Por outro lado, o licenciamento ambiental é um processo regulador que visa proteger o meio ambiente, assegurando que atividades e empreendimentos sejam conduzidos de maneira a minimizar seus impactos negativos. Este licenciamento tem um olhar mais detalhado e individualizado, analisando o impacto específico de cada empreendimento, com dificuldade de avaliar a sua inserção no contexto mais amplo do ordenamento territorial.
Quando ocorre um conflito entre ambos, a questão sobre qual diretriz deve prevalecer torna-se urgente. A resolução desse atrito demanda uma análise jurídica cuidadosa, considerando os princípios de direito ambiental, como o princípio da precaução, da função social da propriedade e o princípio do desenvolvimento sustentável.

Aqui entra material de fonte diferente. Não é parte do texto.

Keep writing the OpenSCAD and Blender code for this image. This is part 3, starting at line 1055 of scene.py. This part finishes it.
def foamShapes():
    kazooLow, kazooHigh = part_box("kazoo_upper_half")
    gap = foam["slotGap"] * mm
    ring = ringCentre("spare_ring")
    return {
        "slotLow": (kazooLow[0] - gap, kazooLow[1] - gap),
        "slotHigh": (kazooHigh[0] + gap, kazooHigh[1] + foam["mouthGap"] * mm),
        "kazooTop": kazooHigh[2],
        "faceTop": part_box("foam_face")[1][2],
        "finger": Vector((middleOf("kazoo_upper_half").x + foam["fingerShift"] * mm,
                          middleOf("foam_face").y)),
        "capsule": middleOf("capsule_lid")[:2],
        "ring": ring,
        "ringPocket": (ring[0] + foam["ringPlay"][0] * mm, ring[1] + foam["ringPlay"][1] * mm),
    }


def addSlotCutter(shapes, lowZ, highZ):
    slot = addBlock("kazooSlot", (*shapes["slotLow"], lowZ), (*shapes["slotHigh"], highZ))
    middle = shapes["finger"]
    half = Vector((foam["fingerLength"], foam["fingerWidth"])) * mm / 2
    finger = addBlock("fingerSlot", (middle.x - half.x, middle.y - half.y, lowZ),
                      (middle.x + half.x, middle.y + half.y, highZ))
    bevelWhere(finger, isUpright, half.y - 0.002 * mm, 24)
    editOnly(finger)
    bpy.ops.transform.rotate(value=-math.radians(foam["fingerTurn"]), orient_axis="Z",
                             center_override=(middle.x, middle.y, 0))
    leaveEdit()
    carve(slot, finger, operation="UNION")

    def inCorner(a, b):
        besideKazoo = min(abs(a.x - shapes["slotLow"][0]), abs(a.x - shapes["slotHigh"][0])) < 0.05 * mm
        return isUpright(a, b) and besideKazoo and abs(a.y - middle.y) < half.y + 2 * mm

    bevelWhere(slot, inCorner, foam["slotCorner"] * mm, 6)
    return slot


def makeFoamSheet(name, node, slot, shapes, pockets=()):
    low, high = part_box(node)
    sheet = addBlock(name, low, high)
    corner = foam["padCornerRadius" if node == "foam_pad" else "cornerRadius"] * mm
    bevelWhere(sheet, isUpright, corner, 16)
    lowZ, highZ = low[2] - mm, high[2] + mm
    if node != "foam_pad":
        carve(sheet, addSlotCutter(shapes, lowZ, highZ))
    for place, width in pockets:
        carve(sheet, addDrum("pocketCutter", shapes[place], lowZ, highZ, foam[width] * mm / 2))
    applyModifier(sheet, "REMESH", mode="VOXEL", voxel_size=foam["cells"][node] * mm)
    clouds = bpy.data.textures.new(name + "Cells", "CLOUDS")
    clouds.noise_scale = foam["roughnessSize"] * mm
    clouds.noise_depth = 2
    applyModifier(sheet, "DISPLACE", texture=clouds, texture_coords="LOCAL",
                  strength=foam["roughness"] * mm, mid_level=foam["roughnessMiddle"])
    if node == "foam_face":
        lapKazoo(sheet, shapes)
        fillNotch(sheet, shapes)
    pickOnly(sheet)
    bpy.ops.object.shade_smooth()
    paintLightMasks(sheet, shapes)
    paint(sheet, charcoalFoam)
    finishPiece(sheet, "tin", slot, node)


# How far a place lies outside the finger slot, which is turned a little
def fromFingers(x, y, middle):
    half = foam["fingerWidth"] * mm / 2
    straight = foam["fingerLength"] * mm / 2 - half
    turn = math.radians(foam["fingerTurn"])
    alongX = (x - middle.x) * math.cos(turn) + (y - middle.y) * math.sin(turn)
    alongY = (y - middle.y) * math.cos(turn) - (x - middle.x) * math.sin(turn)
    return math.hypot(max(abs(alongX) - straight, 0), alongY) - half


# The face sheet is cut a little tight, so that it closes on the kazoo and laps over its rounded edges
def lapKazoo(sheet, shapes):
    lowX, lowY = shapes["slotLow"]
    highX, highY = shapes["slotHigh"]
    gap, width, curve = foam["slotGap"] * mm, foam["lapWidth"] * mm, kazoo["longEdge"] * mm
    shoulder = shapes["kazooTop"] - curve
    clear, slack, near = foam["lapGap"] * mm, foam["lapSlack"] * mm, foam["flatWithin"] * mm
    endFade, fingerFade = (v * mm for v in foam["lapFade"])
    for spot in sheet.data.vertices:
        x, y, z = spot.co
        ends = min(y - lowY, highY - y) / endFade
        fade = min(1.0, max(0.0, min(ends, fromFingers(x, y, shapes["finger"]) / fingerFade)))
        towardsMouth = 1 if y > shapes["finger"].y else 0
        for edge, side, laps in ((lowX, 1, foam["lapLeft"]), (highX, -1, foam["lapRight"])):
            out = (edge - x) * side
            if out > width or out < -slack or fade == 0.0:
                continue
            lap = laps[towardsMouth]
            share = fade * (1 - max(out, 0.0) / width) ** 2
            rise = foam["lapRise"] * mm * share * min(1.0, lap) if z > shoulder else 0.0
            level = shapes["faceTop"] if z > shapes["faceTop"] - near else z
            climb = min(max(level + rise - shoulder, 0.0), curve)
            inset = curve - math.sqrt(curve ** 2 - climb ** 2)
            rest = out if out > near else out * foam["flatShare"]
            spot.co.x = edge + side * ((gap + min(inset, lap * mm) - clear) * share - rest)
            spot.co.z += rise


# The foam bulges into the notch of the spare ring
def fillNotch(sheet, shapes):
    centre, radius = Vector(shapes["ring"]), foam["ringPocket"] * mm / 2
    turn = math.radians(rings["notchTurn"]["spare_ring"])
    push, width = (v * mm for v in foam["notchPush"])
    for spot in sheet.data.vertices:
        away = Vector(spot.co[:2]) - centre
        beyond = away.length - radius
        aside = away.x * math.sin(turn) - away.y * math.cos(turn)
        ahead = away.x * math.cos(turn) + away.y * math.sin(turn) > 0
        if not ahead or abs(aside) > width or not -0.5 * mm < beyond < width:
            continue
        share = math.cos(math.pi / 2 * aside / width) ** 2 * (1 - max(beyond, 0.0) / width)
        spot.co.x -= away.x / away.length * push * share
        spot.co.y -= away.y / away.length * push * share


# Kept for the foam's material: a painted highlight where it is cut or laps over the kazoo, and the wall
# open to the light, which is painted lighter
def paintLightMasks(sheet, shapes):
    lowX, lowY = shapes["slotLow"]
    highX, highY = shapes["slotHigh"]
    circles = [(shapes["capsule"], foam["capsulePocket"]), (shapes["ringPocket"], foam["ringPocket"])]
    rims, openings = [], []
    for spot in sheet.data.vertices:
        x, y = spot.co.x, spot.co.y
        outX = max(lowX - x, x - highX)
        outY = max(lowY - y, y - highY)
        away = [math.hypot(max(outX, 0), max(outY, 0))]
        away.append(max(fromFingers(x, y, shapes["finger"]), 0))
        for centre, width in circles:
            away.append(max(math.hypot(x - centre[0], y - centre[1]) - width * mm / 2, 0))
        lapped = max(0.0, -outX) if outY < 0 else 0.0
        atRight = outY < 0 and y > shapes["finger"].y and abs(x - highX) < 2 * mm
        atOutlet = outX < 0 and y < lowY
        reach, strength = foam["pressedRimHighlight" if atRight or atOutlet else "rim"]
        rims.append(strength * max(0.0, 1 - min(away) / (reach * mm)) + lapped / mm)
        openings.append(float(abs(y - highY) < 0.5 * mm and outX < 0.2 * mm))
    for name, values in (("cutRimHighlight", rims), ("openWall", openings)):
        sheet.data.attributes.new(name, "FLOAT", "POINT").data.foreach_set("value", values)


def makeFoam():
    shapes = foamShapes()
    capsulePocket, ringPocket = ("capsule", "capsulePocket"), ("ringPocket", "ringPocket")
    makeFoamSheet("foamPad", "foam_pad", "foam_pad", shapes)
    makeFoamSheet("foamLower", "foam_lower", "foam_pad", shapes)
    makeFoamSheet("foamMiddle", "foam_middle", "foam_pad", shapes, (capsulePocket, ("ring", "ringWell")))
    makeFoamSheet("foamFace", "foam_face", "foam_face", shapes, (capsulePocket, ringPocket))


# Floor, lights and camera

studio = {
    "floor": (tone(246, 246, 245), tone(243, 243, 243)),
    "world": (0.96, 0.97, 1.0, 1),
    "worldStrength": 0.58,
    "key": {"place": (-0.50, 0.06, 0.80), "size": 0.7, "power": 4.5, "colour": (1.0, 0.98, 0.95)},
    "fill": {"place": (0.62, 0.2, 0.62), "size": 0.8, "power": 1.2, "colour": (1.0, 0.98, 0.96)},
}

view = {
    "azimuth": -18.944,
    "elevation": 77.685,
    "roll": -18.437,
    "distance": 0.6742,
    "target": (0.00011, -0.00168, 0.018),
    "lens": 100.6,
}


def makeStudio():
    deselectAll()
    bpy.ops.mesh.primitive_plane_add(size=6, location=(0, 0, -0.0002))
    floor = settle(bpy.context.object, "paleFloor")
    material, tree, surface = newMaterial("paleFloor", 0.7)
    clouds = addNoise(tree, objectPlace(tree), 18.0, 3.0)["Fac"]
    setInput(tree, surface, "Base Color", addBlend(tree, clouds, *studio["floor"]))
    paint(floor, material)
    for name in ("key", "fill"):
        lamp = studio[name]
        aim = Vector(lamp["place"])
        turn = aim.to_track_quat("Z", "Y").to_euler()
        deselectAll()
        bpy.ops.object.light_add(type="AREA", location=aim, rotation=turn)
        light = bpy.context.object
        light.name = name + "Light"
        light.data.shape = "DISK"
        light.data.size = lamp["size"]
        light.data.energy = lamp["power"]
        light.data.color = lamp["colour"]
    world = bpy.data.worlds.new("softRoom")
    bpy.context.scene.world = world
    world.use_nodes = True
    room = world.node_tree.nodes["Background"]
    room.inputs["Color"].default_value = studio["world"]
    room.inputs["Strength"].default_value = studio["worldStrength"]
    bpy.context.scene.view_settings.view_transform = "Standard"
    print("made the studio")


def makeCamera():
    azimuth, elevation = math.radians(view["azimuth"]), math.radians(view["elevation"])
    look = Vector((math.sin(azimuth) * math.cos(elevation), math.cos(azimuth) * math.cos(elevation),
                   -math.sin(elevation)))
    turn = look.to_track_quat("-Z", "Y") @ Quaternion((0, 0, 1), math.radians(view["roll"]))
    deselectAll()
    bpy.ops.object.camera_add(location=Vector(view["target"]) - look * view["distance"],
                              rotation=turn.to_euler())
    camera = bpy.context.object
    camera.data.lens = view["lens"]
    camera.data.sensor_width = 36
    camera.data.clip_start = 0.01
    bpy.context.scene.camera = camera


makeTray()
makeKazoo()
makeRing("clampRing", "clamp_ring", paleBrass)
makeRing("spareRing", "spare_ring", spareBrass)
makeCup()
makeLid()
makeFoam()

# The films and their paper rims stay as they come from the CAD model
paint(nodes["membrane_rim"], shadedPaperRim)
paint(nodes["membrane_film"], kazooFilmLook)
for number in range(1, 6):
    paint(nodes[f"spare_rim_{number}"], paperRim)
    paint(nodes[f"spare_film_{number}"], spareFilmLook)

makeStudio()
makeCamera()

Tanto a legislação urbanística quanto a ambiental possuem marcos legais e diretrizes que devem ser respeitados, mas em contextos de conflito, uma abordagem integrativa e sustentável é essencial.
A integração das políticas de ordenamento urbano e de licenciamento ambiental deve ser buscada como solução. Isso implica em reformar ou revisar os planos de ordenamento urbano para que contemplem de maneira mais abrangente as questões ambientais, e garantir que o licenciamento ambiental não seja um processo isolado ou meramente burocrático, mas sim integrado ao planejamento urbano.

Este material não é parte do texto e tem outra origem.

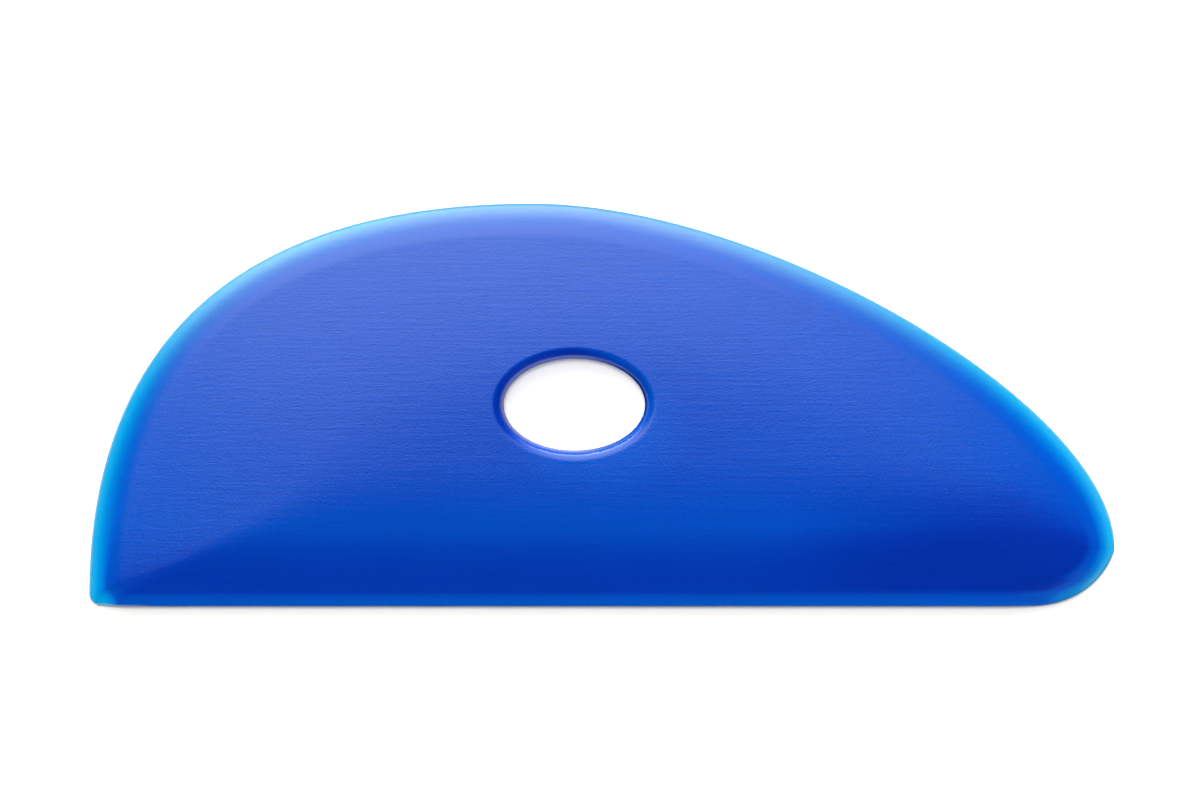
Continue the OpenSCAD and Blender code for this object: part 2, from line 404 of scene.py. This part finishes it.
def toned(tree, colour, coords, relief):
    """The colour, a little lighter and darker in soft clouds and in fine flecks."""
    cloud = noise(tree, coords, stretch=(1, 1, 1), scale=60, detail=3, roughness=0.6)
    clouds = moved(tree, cloud, (0, 1), CLOUD_TONES)
    flecks = moved(tree, relief, (0, 1 + STREAK_SHARE), FLECK_TONES)
    scaled = add(tree, "ShaderNodeVectorMath", operation="SCALE")
    tree.links.new(colour, scaled.inputs[0])
    tree.links.new(maths(tree, "MULTIPLY", clouds, flecks), scaled.inputs["Scale"])
    return scaled.outputs["Vector"]


def glow_normal(tree, depth, rough_normal):
    """Normal for the colour: the rough skin's where thick, turned up to the front where thin."""
    front = add(tree, "ShaderNodeVectorTransform", vector_type="NORMAL", Vector=(0, 0, 1))
    front.convert_from, front.convert_to = "OBJECT", "WORLD"
    share = moved(tree, depth, GLOW_OVER, GLOW_SHARE, interpolation_type="SMOOTHSTEP")
    spread = add(tree, "ShaderNodeMix", data_type="VECTOR")
    tree.links.new(share, spread.inputs["Factor"])
    # Inputs 4 and 5 and output 1 are the ones of the Mix node's vector kind
    tree.links.new(rough_normal, spread.inputs[4])
    tree.links.new(front.outputs["Vector"], spread.inputs[5])
    unit = add(tree, "ShaderNodeVectorMath", operation="NORMALIZE")
    tree.links.new(spread.outputs[1], unit.inputs[0])
    return unit.outputs["Vector"]


def polyurethane():
    """Blue cast polyurethane: deep where thick, pale and clear where thin, with a satin skin; its
    colour and gloss also carry painted light and shade from the mesh's attributes.
    """
    material = bpy.data.materials.new("polyurethane_blue")
    material.use_nodes = True
    tree = material.node_tree
    shader = tree.nodes["Principled BSDF"]
    coords = add(tree, "ShaderNodeTexCoord")
    # Path of light through the blue, with painted shade and painted light worked into it
    depth = add(tree, "ShaderNodeAttribute", attribute_name="depth_with_painted_light_and_shade").outputs["Fac"]
    # Share of the gloss, dimmed in places as painted shade on the reflections
    skin = add(tree, "ShaderNodeAttribute", attribute_name="shine_with_painted_shade").outputs["Fac"]
    relief = cast_relief(tree, coords)
    bump = add(tree, "ShaderNodeBump", Strength=0.6, Distance=0.000035)
    tree.links.new(relief, bump.inputs["Height"])
    rough_normal = bump.outputs["Normal"]

    blue = toned(tree, blue_by_depth(tree, depth), coords, relief)
    tree.links.new(blue, shader.inputs["Base Color"])
    tree.links.new(glow_normal(tree, depth, rough_normal), shader.inputs["Normal"])
    tree.links.new(skin, shader.inputs["Coat Weight"])
    tree.links.new(rough_normal, shader.inputs["Coat Normal"])
    shader.inputs["Specular IOR Level"].default_value = 0.0
    shader.inputs["Roughness"].default_value = 0.5
    shader.inputs["Coat Roughness"].default_value = 0.14
    shader.inputs["Coat IOR"].default_value = 1.5
    return material


def table_white():
    """White table that keeps the rib's shadow, and that the camera and reflections see as white."""
    material = bpy.data.materials.new("table_white")
    material.use_nodes = True
    tree = material.node_tree
    tree.nodes.remove(tree.nodes["Principled BSDF"])
    matt = add(tree, "ShaderNodeBsdfDiffuse", Color=TABLE_SHADE)
    seen = add(tree, "ShaderNodeBsdfDiffuse", Color=TABLE_SEEN)
    rays = add(tree, "ShaderNodeLightPath").outputs
    bent = maths(tree, "MAXIMUM", rays["Is Glossy Ray"], rays["Is Transmission Ray"])
    shown = maths(tree, "MAXIMUM", rays["Is Camera Ray"], bent)
    either = add(tree, "ShaderNodeMixShader")
    tree.links.new(shown, either.inputs["Fac"])
    tree.links.new(matt.outputs["BSDF"], either.inputs[1])
    tree.links.new(seen.outputs["BSDF"], either.inputs[2])
    tree.links.new(either.outputs["Shader"], tree.nodes["Material Output"].inputs["Surface"])
    return material


# ---- Stage -------------------------------------------------------------------------------------

TABLE_HALF = 3.0

# Studio light, in radians of rise from the table and of bearing from the light's own. Each pair
# is where an edge of the light is dark and where it is full.
LIGHT_BEARING = math.radians(100.6)
LIGHT_BEND, LIGHT_NARROWING = 0.1, 0.39
SIDE_EDGE, TOP_EDGE = (0.95, 0.25), (1.66, 1.12)
# Radiance of the light, more in its middle and low down, and less to one side
RADIANCE, SIDE_FALL = 2.8, 0.15
MIDDLE_EXTRA, MIDDLE_OVER = 0.8, (0.9, 0)
LOW_EXTRA, LOW_OVER = 5.5, (0.53, 0)
# Faint skirt along the horizon, and the radiance of the dark studio
SKIRT, SKIRT_RISE, SKIRT_SIDE, DARK = 3.0, (0.09, 0), (1.75, 1.2), 0.02

# Camera, where 1200 pixels span 148.7 mm at half the lip's height
CAMERA_AT, LENS_MM, SENSOR_MM = (-0.00022, 0.00055, 0.4135), 100, 36


def add_floor():
    mesh = bpy.data.meshes.new("table")
    signs = ((-1, -1), (1, -1), (1, 1), (-1, 1))
    mesh.from_pydata([(TABLE_HALF * x, TABLE_HALF * y, 0) for x, y in signs], [], [(0, 1, 2, 3)])
    floor = bpy.data.objects.new("table", mesh)
    mesh.materials.append(table_white())
    bpy.context.scene.collection.objects.link(floor)
    return floor


def studio_radiance(tree):
    """Radiance of the studio in each direction: one broad soft light on the curved edge's side."""
    def soft(value, edge):
        return moved(tree, value, edge, interpolation_type="SMOOTHSTEP")

    turned = add(tree, "ShaderNodeVectorRotate", rotation_type="Z_AXIS", Angle=-LIGHT_BEARING)
    tree.links.new(add(tree, "ShaderNodeTexCoord").outputs["Generated"], turned.inputs["Vector"])
    where = add(tree, "ShaderNodeSeparateXYZ")
    tree.links.new(turned.outputs["Vector"], where.inputs["Vector"])

    rise = maths(tree, "ARCSINE", where.outputs["Z"])
    off = maths(tree, "ARCTAN2", where.outputs["Y"], where.outputs["X"])
    off = maths(tree, "MULTIPLY_ADD", maths(tree, "MULTIPLY", rise, rise), -LIGHT_BEND, off)
    aside = maths(tree, "ABSOLUTE", off)
    narrowed = maths(tree, "POWER", maths(tree, "COSINE", rise), LIGHT_NARROWING)
    across = maths(tree, "MULTIPLY", aside, narrowed)
    lit = maths(tree, "MULTIPLY", soft(across, SIDE_EDGE), soft(rise, TOP_EDGE))
    lit = maths(tree, "MULTIPLY", lit, maths(tree, "MULTIPLY_ADD", off, -SIDE_FALL, 1.0))
    level = maths(tree, "MULTIPLY_ADD", soft(aside, MIDDLE_OVER), MIDDLE_EXTRA, RADIANCE)
    level = maths(tree, "MULTIPLY_ADD", soft(rise, LOW_OVER), LOW_EXTRA, level)
    skirt = maths(tree, "MULTIPLY", soft(rise, SKIRT_RISE), soft(aside, SKIRT_SIDE))
    return maths(tree, "MULTIPLY_ADD", level, lit, maths(tree, "MULTIPLY_ADD", skirt, SKIRT, DARK))


def add_world():
    """The studio's light on the rib, which the camera sees as a white background."""
    world = bpy.data.worlds.new("studio")
    bpy.context.scene.world = world
    world.use_nodes = True
    tree = world.node_tree
    background = tree.nodes["Background"]
    background.inputs["Color"].default_value = (1, 1, 1, 1)
    seen = add(tree, "ShaderNodeMix", data_type="FLOAT")
    rays = add(tree, "ShaderNodeLightPath").outputs
    tree.links.new(rays["Is Camera Ray"], seen.inputs["Factor"])
    tree.links.new(studio_radiance(tree), seen.inputs["A"])
    seen.inputs["B"].default_value = 1.0
    tree.links.new(seen.outputs["Result"], background.inputs["Strength"])


def add_softbox(name, place, size, radiance, only):
    """Soft light that faces the origin, of this radiance, for one object alone."""
    light = bpy.data.lights.new(name, "AREA")
    light.shape = "RECTANGLE"
    light.size, light.size_y = size
    light.energy = radiance * math.pi * size[0] * size[1]
    lamp = bpy.data.objects.new(name, light)
    lamp.location = place
    lamp.rotation_mode = "QUATERNION"
    lamp.rotation_quaternion = Vector(place).to_track_quat("Z", "Y")
    lamp.visible_camera = False
    lamp.light_linking.receiver_collection = bpy.data.collections.new(name + "_lit")
    lamp.light_linking.receiver_collection.objects.link(only)
    bpy.context.scene.collection.objects.link(lamp)
    return lamp


def add_lights(blade, table):
    """One lamp for the shadow on the table, and two fills for the blade that don't show in it."""
    add_softbox("table_light", place=(-0.03, 0.11, 1.0), size=(0.26, 0.26), radiance=41, only=table)
    fills = (
        add_softbox("overhead_fill", place=(0, 0, 1.2), size=(3, 3), radiance=0.12, only=blade),
        add_softbox("front_fill", place=(0.587, -1.017, 0.165), size=(1, 1), radiance=6.0,
                    only=blade),
    )
    for fill in fills:
        fill.visible_glossy = False


def add_camera():
    """Camera straight above the rib, as in the photograph."""
    data = bpy.data.cameras.new("camera")
    data.sensor_width = SENSOR_MM
    data.lens = LENS_MM
    camera = bpy.data.objects.new("camera", data)
    camera.location = CAMERA_AT
    bpy.context.scene.collection.objects.link(camera)
    bpy.context.scene.camera = camera


blade = build_blade()
blade.data.materials.append(polyurethane())
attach(blade, "root")
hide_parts("rib_blade")

table = add_floor()
add_world()
add_lights(blade, table)
add_camera()
bpy.context.scene.view_settings.view_transform = "Standard"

Diante desse panorama, é crucial que haja uma harmonização entre o ordenamento territorial urbano e o licenciamento ambiental. Deve-se buscar estratégias e políticas que conciliem o desenvolvimento urbano com a sustentabilidade ambiental, fazendo com que uma abordagem não exclua a outra, mas que trabalhem de maneira sinérgica. A prevalência de uma diretriz sobre a outra não deve ser a norma, mas sim a excepcionalidade.

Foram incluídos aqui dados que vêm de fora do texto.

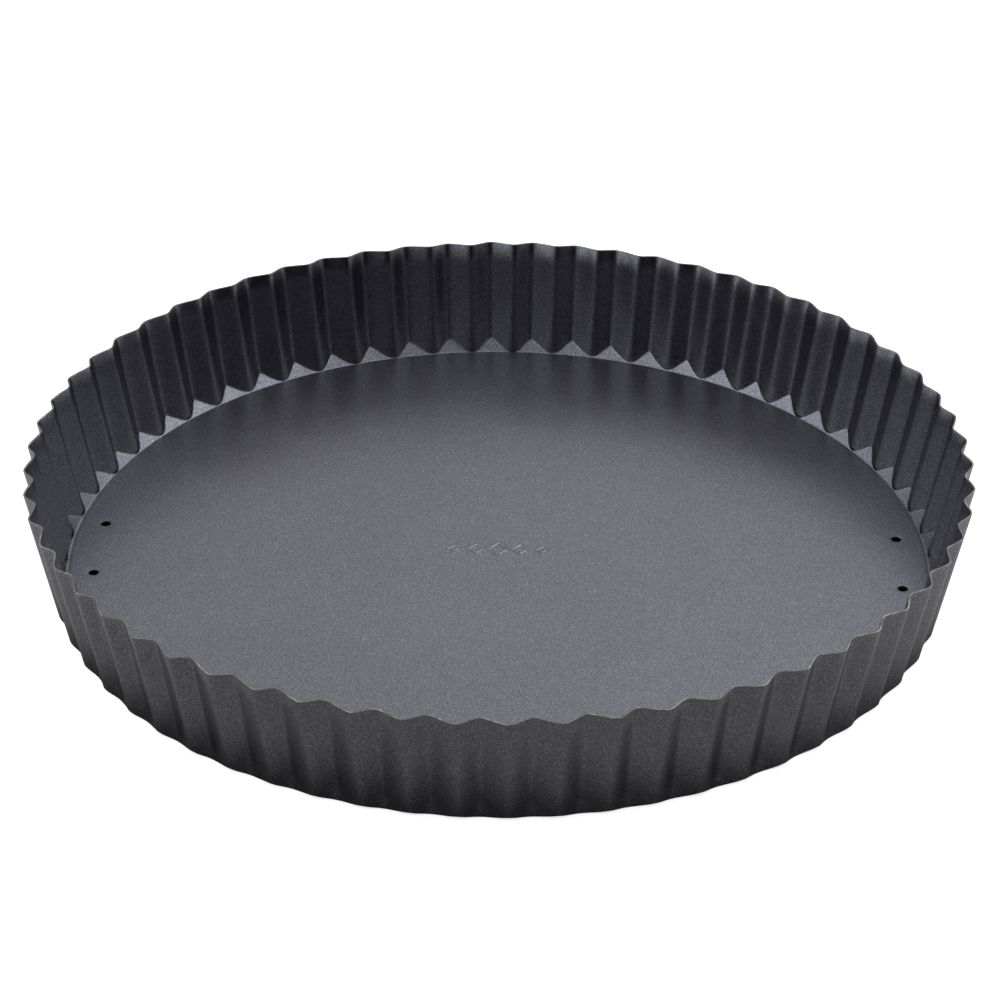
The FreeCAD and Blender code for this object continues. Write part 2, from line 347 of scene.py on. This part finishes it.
def cut_edge(inner_end, outer_end, back, rng):
    """Rows of points across a cut edge, from the inner skin to the outer, rounded and a little rough."""
    rows = []
    for share in (0.07, 0.2, 0.4, 0.6, 0.8, 0.93):
        ease = max(0.0, abs(2 * share - 1) - 0.5) / 0.5
        sink = EDGE_ROUNDING * (1 - math.sqrt(1 - ease * ease))
        burr = np.array([rng.gauss(0, BURR) for _ in range(len(inner_end))])
        rows.append(inner_end + (outer_end - inner_end) * share - back * (sink + burr)[:, None])
    return rows


def ring_section_rows():
    """Every row of the closed section round the sheet, and which of them lie on a cut edge."""
    wall = Wall()
    rng = random.Random(7)
    inner = [wall.spots(*row) for row in inner_skin(wall)]
    outer = [wall.spots(*row) for row in outer_skin(wall)]
    up_wall = inner[-1] - inner[-2]
    up_wall /= np.linalg.norm(up_wall, axis=1, keepdims=True)
    in_ledge = inner[0] - inner[1]
    in_ledge /= np.linalg.norm(in_ledge, axis=1, keepdims=True)
    rim_edge = cut_edge(inner[-1], outer[-1], up_wall, rng)
    opening_edge = cut_edge(inner[0], outer[0], in_ledge, rng)
    for skin in (inner, outer):
        skin[-1] = skin[-1] - up_wall * EDGE_ROUNDING
        skin[0] = skin[0] - in_ledge * EDGE_ROUNDING
    rows, on_edge = [], []
    for skin, edge in ((inner, rim_edge), (outer[::-1], opening_edge[::-1])):
        rows += skin + edge
        on_edge += [False] * len(skin) + [True] * len(edge)
    return np.stack(rows, axis=1), on_edge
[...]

O verdadeiro caminho para a sustentabilidade urbana é a integração entre a paulatina modernização dos planos de ordenamento urbano e a rigidez técnica do licenciamento ambiental. Essa integração promoverá um desenvolvimento urbano mais consciente, onde o crescimento econômico e social caminham de mãos dadas com a preservação ambiental, beneficiando não apenas a geração atual, mas também as futuras.